Andrew was publicly criticised when photos emerged of him visiting Epstein in New York even after the financier was imprisoned in Florida for a sex crime.
Giuffre sued Andrew, accusing him of sexually abusing her when she was 17. Andrew said he didn’t remember ever meeting Giuffre.
The lawsuit was settled in 2022 without ever going to trial, but the allegations damaged his public standing and led Andrew to withdraw from some royal duties.
Phone records
One document contains copies of phone messages Epstein received, handwritten by staffers, in 2004, a year before police in Palm Beach started investigating allegations that he was paying underage girls for sex.
At the time, Epstein was getting attention for hobnobbing with the rich and powerful, offering free rides on his private jet to celebrities including former US president Bill Clinton and actor Kevin Spacey.
The phone messages, while mostly mundane, give a small taste of his associations. “She had on the phone Mr Harvey Weinstein,” reads one message about a missed call.
Weinstein, then a force in Hollywood, was once part of a media investment group that included Epstein.
Weinstein would be charged years later with raping and sexually assaulting women in the entertainment business and is serving lengthy prison terms after convictions in New York and Los Angeles.
Weinstein’s spokesman did not immediately respond to a message seeking comment.
There are also several messages about missed calls from Jean-Luc Brunel, a French modelling agent who was close to Epstein.

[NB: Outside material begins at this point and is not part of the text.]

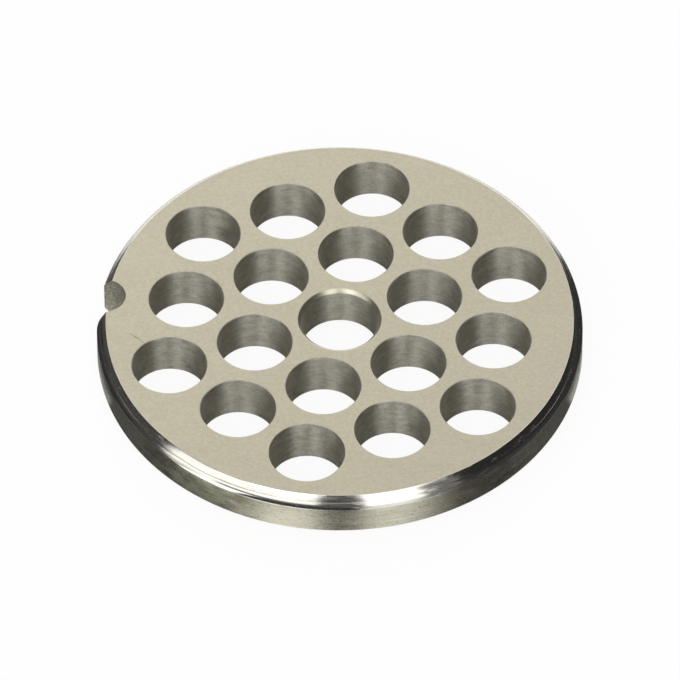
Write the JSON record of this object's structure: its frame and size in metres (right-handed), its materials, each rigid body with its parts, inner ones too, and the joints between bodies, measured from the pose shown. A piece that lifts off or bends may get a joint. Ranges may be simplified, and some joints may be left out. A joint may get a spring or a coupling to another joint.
{
  "type": "meat grinder plate",
  "caption": "Round steel grinder plate with coarse round feed holes in a hexagonal pattern, a chamfered centre bore, a bevelled rim and a key notch.",
  "frame": {"origin": "on the axis of the centre bore, at the lower (seating) face", "axes": "+Z out of the upper cutting face along the bore's axis; -X through the middle of the key notch"},
  "size_m": [0.0824, 0.0824, 0.0082],
  "materials": {
    "ground_steel": "ground faces, turned rim, drilled holes"
  },
  "bodies": {
    "root": {"grinder_plate": "ground_steel"}
  },
  "joints": []
}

Brunel was awaiting trial on charges that he raped underage girls when he killed himself in a Paris jail in 2022.
When Epstein was initially investigated by Palm Beach police in 2005, detectives spoke to a number of girls from an area high school who said they had been paid money to give massages to Epstein.
Tony Figueroa, who worked as a driver for Epstein and once dated Giuffre, discussed the effort to recruit those girls during his 2016 deposition.
“Jeffrey was giving us $US200 apiece for every one that we brought over,” he said. “I would get friends that I went to school with and I would take them over there and introduce them, and then I would just leave.”
He said Maxwell would also call him occasionally, “asking me to get girls”. Figueroa has told the same story in media interviews in the years since that deposition.
The legal storm that Epstein and Maxwell were facing is captured well in a January 11, 2015, email by her attorney Philip Barden, who referred to Maxwell as “G”, and to Epstein as “JE”.
He urged a strong public response to Giuffre’s claims because silence was “reputational suicide”.
“Now it is reported that G engaged in direct abuse – as I feared would happen. Next reports to the authorities will be made,” Barden wrote in a message to an individual whose name was blacked, with Maxwell copied on the missive.
“It is necessary from a litigation, investigatory and reputational reason to issue a cogent denial. I can see why JE doesn’t want this as it may not suit him but he is already toast,” he added.
Four years later, in August 2019, Epstein would be dead by suicide, found in a jail cell after he was arrested on sex-trafficking charges a month earlier.
It would be two more years before a jury in New York agreed that Maxwell helped Epstein recruit and groom teenage girls for sexual abuse and sometimes joined in the abuse.